I know Dallas hasn’t used up its interior (and quiet) lots when so many of them were cleared leading up to the recession. And it’s not like these new buildings are cheap housing — I’ve not even shown the Stemmons-adjacent Victory Park buildings. Residents are paying a pretty penny for awful views, windows incapable of offering fresh air without the constant thrum of traffic and balconies whose only use is for banished smokers.
Can’t we do better?
These REIT induced architectural disasters are pre-planned ghettos.
Can you imagine what these will be like in 20-25 years ?
Hopefully scrapped or imploded
And who designs these butt-ugly buildings? There have to be apartment/condo architects in Dallas who have taste….where are they?
1. With luck they’ll gather them all up and bury them inside the Trinity River tollway project, another future demolition site.
2, I suspect these buildings are not designed locally. My bet is that national companies reuse plans a number of times making whatever tweaks are needed for a specific lot. On a trip to Austin, I swear I saw even say spendy Museum Tower’s twin.
It’s just as bad in the suburbs!!! A fugly metro-blight.
We CAN do better. Email or call me!
Don’t forget The Shelton just off the tollway in Preston Center, basically. I sold Palomar (pictured) and it is interesting to note that to the people who live there, the hum of the freeway essentially becomes “white noise”… Mid-rises are noisier than high rises, because they’re normally wood construction. So yeah, I could never live in a wood constructed building off of the freeway, but a high rise is always solid concrete and steel, so not nearly as bad.

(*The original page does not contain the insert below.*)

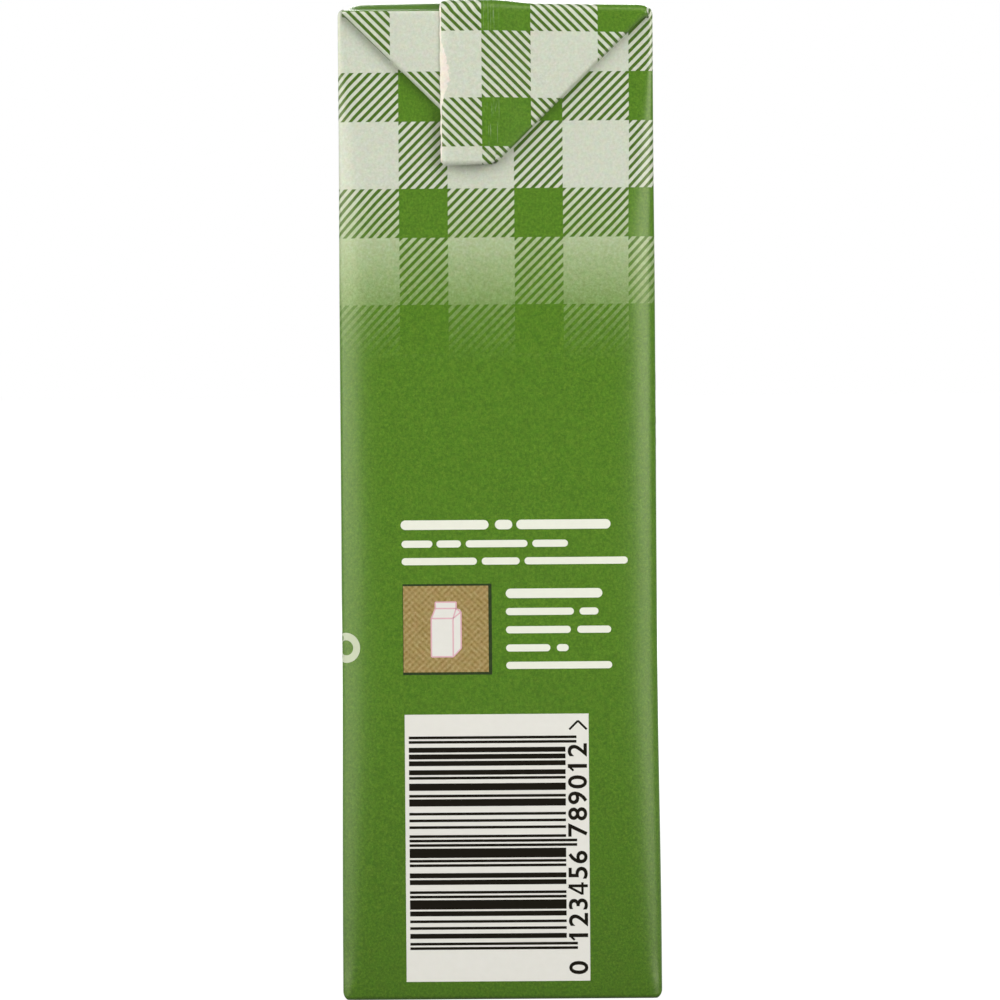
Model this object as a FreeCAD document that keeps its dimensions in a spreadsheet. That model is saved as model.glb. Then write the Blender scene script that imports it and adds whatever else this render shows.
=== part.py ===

I think people are willing to trade the noise for the convenience of easy access.
When we lived in what was then a million dollar house on Park Lane, we were one block from the tollway and heard the traffic noise all the time. I call it the urban waterfall!
FYI, the last picture is of the Shelton from the tollway. While I agree that high-rise construction makes noise less of a problem indoors (assuming multi-pane windows), neither minimize the noise when windows are open or the patio is in use. Personally, as an inveterate window-opener, it’s something I’d never get used to.